▶ [JOB]: Write out all entries word for word.

================

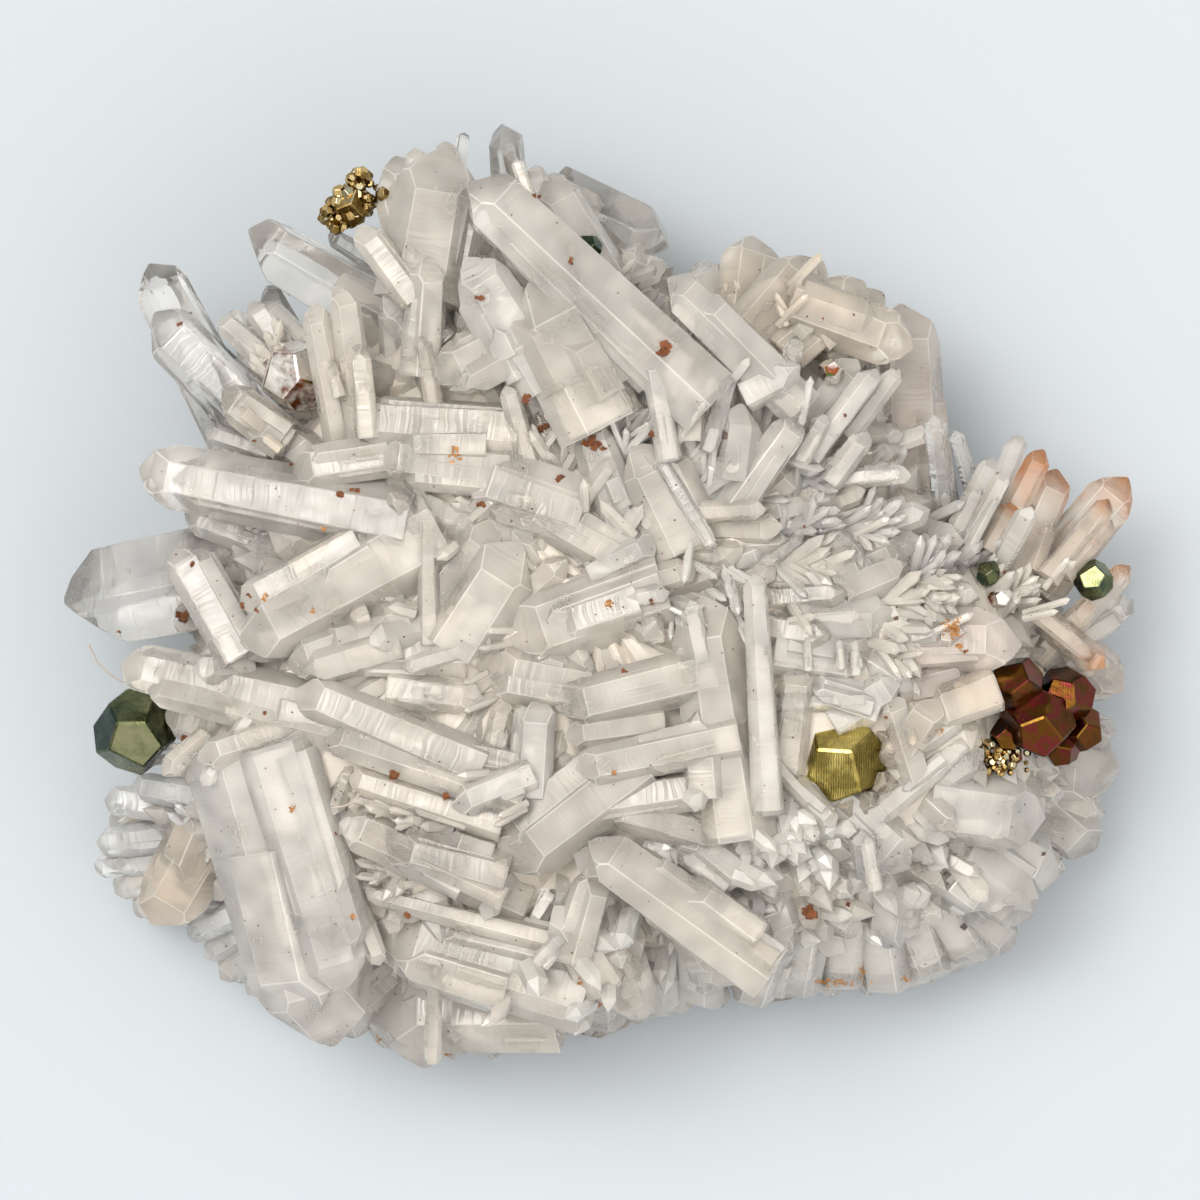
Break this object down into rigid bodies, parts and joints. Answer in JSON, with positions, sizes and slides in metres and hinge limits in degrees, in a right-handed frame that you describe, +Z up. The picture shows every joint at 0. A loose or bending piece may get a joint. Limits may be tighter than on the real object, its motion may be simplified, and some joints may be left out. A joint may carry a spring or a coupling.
{
  "type": "rainbow pyrite on quartz crystal cluster",
  "caption": "Mineral specimen: a plate of radiating quartz crystals set with tarnished pyrite crystals, resting on a flat remnant of its host rock.",
  "frame": {"origin": "on the surface that the host rock rests on, under the middle of the specimen's outline", "axes": "+Z up from the resting face, +X along the specimen's long side, +Y towards its pointed end"},
  "size_m": [0.1082, 0.0952, 0.0368],
  "materials": {
    "quartz": "milky natural crystal faces",
    "pyrite": "tarnished natural crystal faces",
    "rock": "rough broken stone"
  },
  "bodies": {
    "root": {"quartz_cluster": "quartz", "host_rock": "rock", "pyrite_centre": "pyrite", "pyrite_left_rim": "pyrite", "pyrite_upper_left": "pyrite", "pyrite_right_cluster": "pyrite", "pyrite_top_druse": "pyrite", "pyrite_green": "pyrite", "pyrite_hinge": "pyrite", "pyrite_notch": "pyrite", "pyrite_fan_gap": "pyrite", "pyrite_under_blade": "pyrite"}
  },
  "joints": []
}
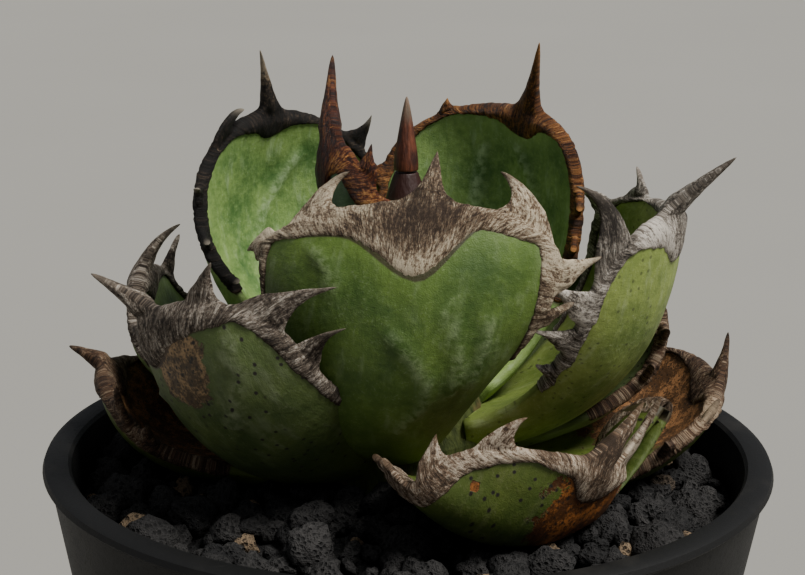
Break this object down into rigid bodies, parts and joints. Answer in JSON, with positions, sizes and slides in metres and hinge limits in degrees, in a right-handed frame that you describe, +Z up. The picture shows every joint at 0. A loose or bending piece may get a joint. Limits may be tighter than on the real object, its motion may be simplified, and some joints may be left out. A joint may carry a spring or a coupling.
{
  "type": "potted agave",
  "caption": "Compact rosette of thick cupped agave leaves with broad horny toothed margins and long terminal spines, rooted in coarse lava grit in a tapered round nursery pot",
  "frame": {"origin": "middle of the pot's foot, on the surface that the pot stands on", "axes": "+Z up; -Y towards the side that the picture shows; +X to the right of it"},
  "size_m": [0.14, 0.14, 0.1915],
  "materials": {
    "pot": "black moulded nursery plastic, satin, lightly scuffed on the lip",
    "stem": "short fibrous stem and roots, hidden among the leaf bases",
    "leaf": "thick waxy green leaf skin, mottled, with pale bud prints and dark specks",
    "horn": "grey to brown horny margin, streaked and corky, with a thin dark inner edge",
    "bud_spine": "smooth dark reddish young spine",
    "grit": "rough porous black lava grit with a few tan stones"
  },
  "bodies": {
    "root": {"pot": "pot", "stem": "stem", "low_front_blade": "leaf", "low_front_horn": "horn", "low_left_blade": "leaf", "low_left_horn": "horn", "low_right_blade": "leaf", "low_right_horn": "horn", "low_back_blade": "leaf", "low_back_horn": "horn", "left_rear_blade": "leaf", "left_rear_horn": "horn", "right_rear_blade": "leaf", "right_rear_horn": "horn", "back_blade": "leaf", "back_horn": "horn", "left_front_blade": "leaf", "left_front_horn": "horn", "right_blade": "leaf", "right_horn": "horn", "back_left_blade": "leaf", "back_left_horn": "horn", "back_right_blade": "leaf", "back_right_horn": "horn", "front_blade": "leaf", "front_horn": "horn", "young_blade": "leaf", "young_horn": "horn", "bud": "leaf", "bud_spine": "bud_spine", "grit": "grit"}
  },
  "joints": []
}
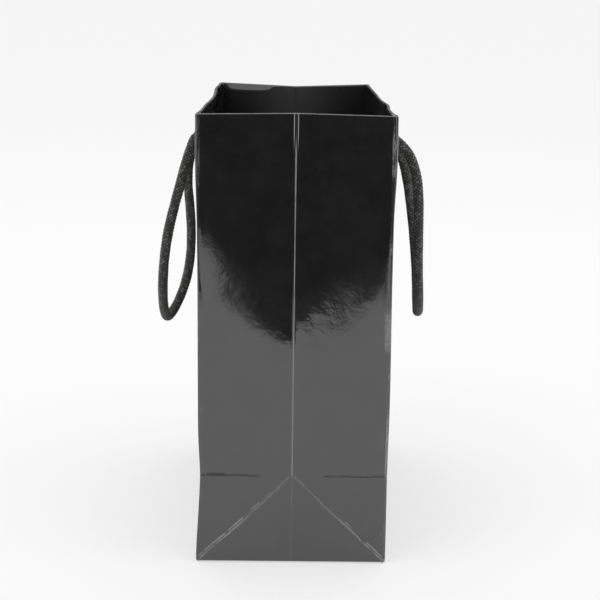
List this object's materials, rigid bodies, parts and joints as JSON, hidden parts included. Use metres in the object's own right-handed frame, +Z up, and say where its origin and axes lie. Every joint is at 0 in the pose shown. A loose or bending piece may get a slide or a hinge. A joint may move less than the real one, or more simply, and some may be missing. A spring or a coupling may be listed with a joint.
{
  "type": "rope-handled paper carrier bag",
  "caption": "Tall glossy black paper carrier bag with folded gussets, a turned-over hem, a base board and swinging rope handles.",
  "frame": {"origin": "centre of the base, on the surface the bag stands on", "axes": "+Z up to the mouth, +X across the narrow gussets, +Y along the wide panels; the gusset at -Y is the one seen in front"},
  "size_m": [0.2113, 0.25, 0.335],
  "materials": {
    "laminated_paper": "gloss",
    "rim_card": "matte",
    "board": "matte",
    "braided_rope": "matte"
  },
  "bodies": {
    "bag": {"bag_sheet": "laminated_paper", "base_board": "board", "rim_card_left": "rim_card", "rim_card_right": "rim_card", "rope_knot_left_front": "braided_rope", "rope_knot_left_rear": "braided_rope", "rope_knot_right_front": "braided_rope", "rope_knot_right_rear": "braided_rope"},
    "handle_left": {"rope_handle_left": "braided_rope"},
    "handle_right": {"rope_handle_right": "braided_rope"}
  },
  "joints": [
    {"name": "handle_left_swing", "type": "hinge", "parent": "bag", "child": "handle_left", "pos_m": [-0.075, 0, 0.3086], "axis": [0, 1, 0], "range_deg": [0, 150]},
    {"name": "handle_right_swing", "type": "hinge", "parent": "bag", "child": "handle_right", "pos_m": [0.075, 0, 0.3086], "axis": [0, -1, 0], "range_deg": [0, 150]}
  ]
}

================

▶ [ANSWER TO THIS EXERCISE]:
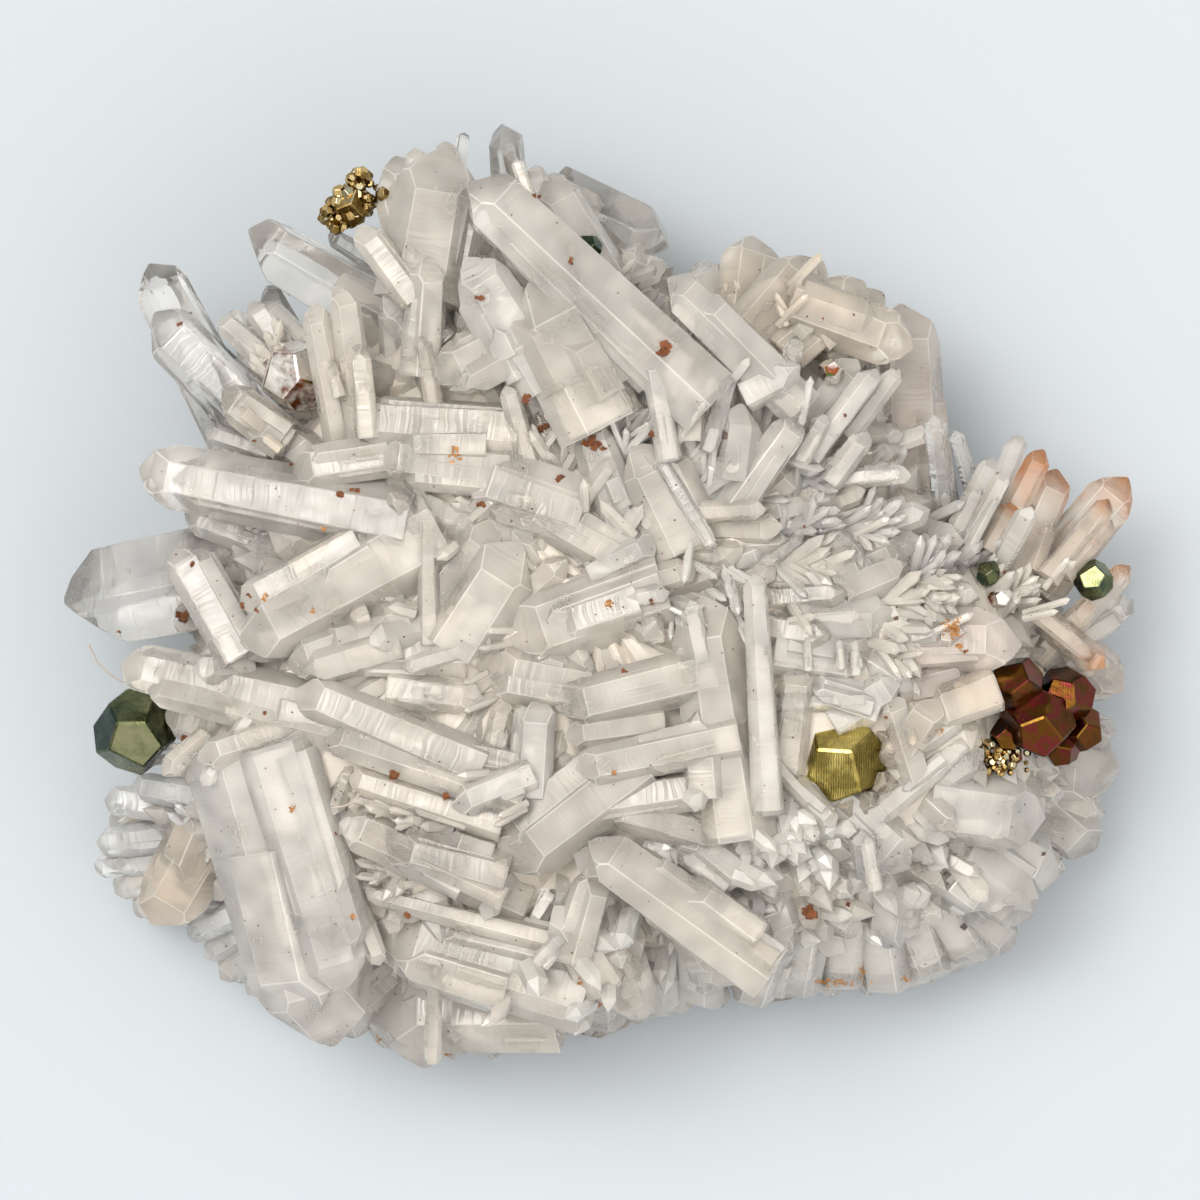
Break this object down into rigid bodies, parts and joints. Answer in JSON, with positions, sizes and slides in metres and hinge limits in degrees, in a right-handed frame that you describe, +Z up. The picture shows every joint at 0. A loose or bending piece may get a joint. Limits may be tighter than on the real object, its motion may be simplified, and some joints may be left out. A joint may carry a spring or a coupling.
{
  "type": "rainbow pyrite on quartz crystal cluster",
  "caption": "Mineral specimen: a plate of radiating quartz crystals set with tarnished pyrite crystals, resting on a flat remnant of its host rock.",
  "frame": {"origin": "on the surface that the host rock rests on, under the middle of the specimen's outline", "axes": "+Z up from the resting face, +X along the specimen's long side, +Y towards its pointed end"},
  "size_m": [0.1082, 0.0952, 0.0368],
  "materials": {
    "quartz": "milky natural crystal faces",
    "pyrite": "tarnished natural crystal faces",
    "rock": "rough broken stone"
  },
  "bodies": {
    "root": {"quartz_cluster": "quartz", "host_rock": "rock", "pyrite_centre": "pyrite", "pyrite_left_rim": "pyrite", "pyrite_upper_left": "pyrite", "pyrite_right_cluster": "pyrite", "pyrite_top_druse": "pyrite", "pyrite_green": "pyrite", "pyrite_hinge": "pyrite", "pyrite_notch": "pyrite", "pyrite_fan_gap": "pyrite", "pyrite_under_blade": "pyrite"}
  },
  "joints": []
}
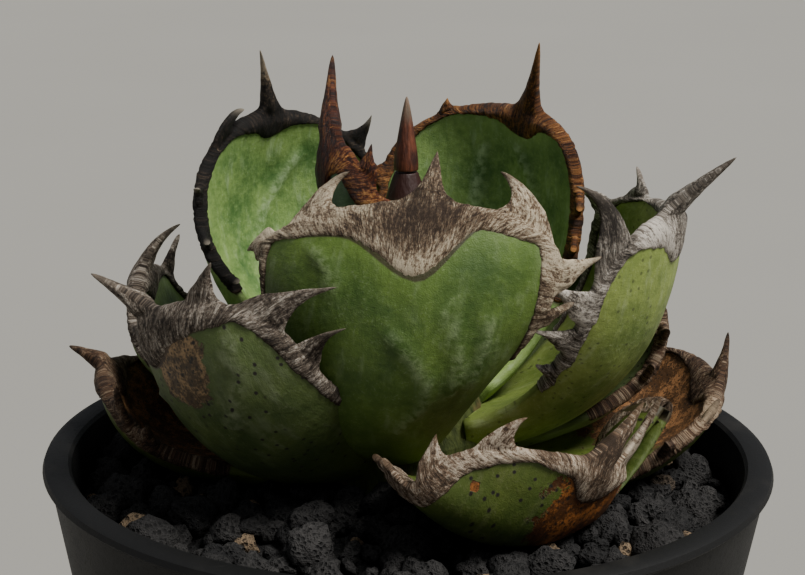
Break this object down into rigid bodies, parts and joints. Answer in JSON, with positions, sizes and slides in metres and hinge limits in degrees, in a right-handed frame that you describe, +Z up. The picture shows every joint at 0. A loose or bending piece may get a joint. Limits may be tighter than on the real object, its motion may be simplified, and some joints may be left out. A joint may carry a spring or a coupling.
{
  "type": "potted agave",
  "caption": "Compact rosette of thick cupped agave leaves with broad horny toothed margins and long terminal spines, rooted in coarse lava grit in a tapered round nursery pot",
  "frame": {"origin": "middle of the pot's foot, on the surface that the pot stands on", "axes": "+Z up; -Y towards the side that the picture shows; +X to the right of it"},
  "size_m": [0.14, 0.14, 0.1915],
  "materials": {
    "pot": "black moulded nursery plastic, satin, lightly scuffed on the lip",
    "stem": "short fibrous stem and roots, hidden among the leaf bases",
    "leaf": "thick waxy green leaf skin, mottled, with pale bud prints and dark specks",
    "horn": "grey to brown horny margin, streaked and corky, with a thin dark inner edge",
    "bud_spine": "smooth dark reddish young spine",
    "grit": "rough porous black lava grit with a few tan stones"
  },
  "bodies": {
    "root": {"pot": "pot", "stem": "stem", "low_front_blade": "leaf", "low_front_horn": "horn", "low_left_blade": "leaf", "low_left_horn": "horn", "low_right_blade": "leaf", "low_right_horn": "horn", "low_back_blade": "leaf", "low_back_horn": "horn", "left_rear_blade": "leaf", "left_rear_horn": "horn", "right_rear_blade": "leaf", "right_rear_horn": "horn", "back_blade": "leaf", "back_horn": "horn", "left_front_blade": "leaf", "left_front_horn": "horn", "right_blade": "leaf", "right_horn": "horn", "back_left_blade": "leaf", "back_left_horn": "horn", "back_right_blade": "leaf", "back_right_horn": "horn", "front_blade": "leaf", "front_horn": "horn", "young_blade": "leaf", "young_horn": "horn", "bud": "leaf", "bud_spine": "bud_spine", "grit": "grit"}
  },
  "joints": []
}
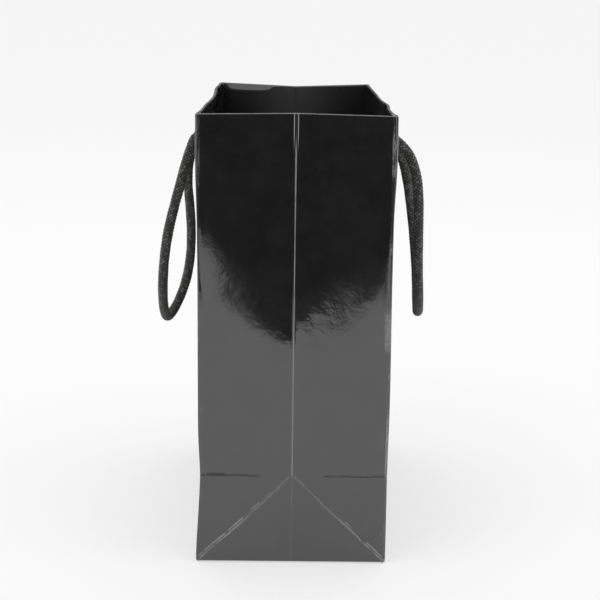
List this object's materials, rigid bodies, parts and joints as JSON, hidden parts included. Use metres in the object's own right-handed frame, +Z up, and say where its origin and axes lie. Every joint is at 0 in the pose shown. A loose or bending piece may get a slide or a hinge. A joint may move less than the real one, or more simply, and some may be missing. A spring or a coupling may be listed with a joint.
{
  "type": "rope-handled paper carrier bag",
  "caption": "Tall glossy black paper carrier bag with folded gussets, a turned-over hem, a base board and swinging rope handles.",
  "frame": {"origin": "centre of the base, on the surface the bag stands on", "axes": "+Z up to the mouth, +X across the narrow gussets, +Y along the wide panels; the gusset at -Y is the one seen in front"},
  "size_m": [0.2113, 0.25, 0.335],
  "materials": {
    "laminated_paper": "gloss",
    "rim_card": "matte",
    "board": "matte",
    "braided_rope": "matte"
  },
  "bodies": {
    "bag": {"bag_sheet": "laminated_paper", "base_board": "board", "rim_card_left": "rim_card", "rim_card_right": "rim_card", "rope_knot_left_front": "braided_rope", "rope_knot_left_rear": "braided_rope", "rope_knot_right_front": "braided_rope", "rope_knot_right_rear": "braided_rope"},
    "handle_left": {"rope_handle_left": "braided_rope"},
    "handle_right": {"rope_handle_right": "braided_rope"}
  },
  "joints": [
    {"name": "handle_left_swing", "type": "hinge", "parent": "bag", "child": "handle_left", "pos_m": [-0.075, 0, 0.3086], "axis": [0, 1, 0], "range_deg": [0, 150]},
    {"name": "handle_right_swing", "type": "hinge", "parent": "bag", "child": "handle_right", "pos_m": [0.075, 0, 0.3086], "axis": [0, -1, 0], "range_deg": [0, 150]}
  ]
}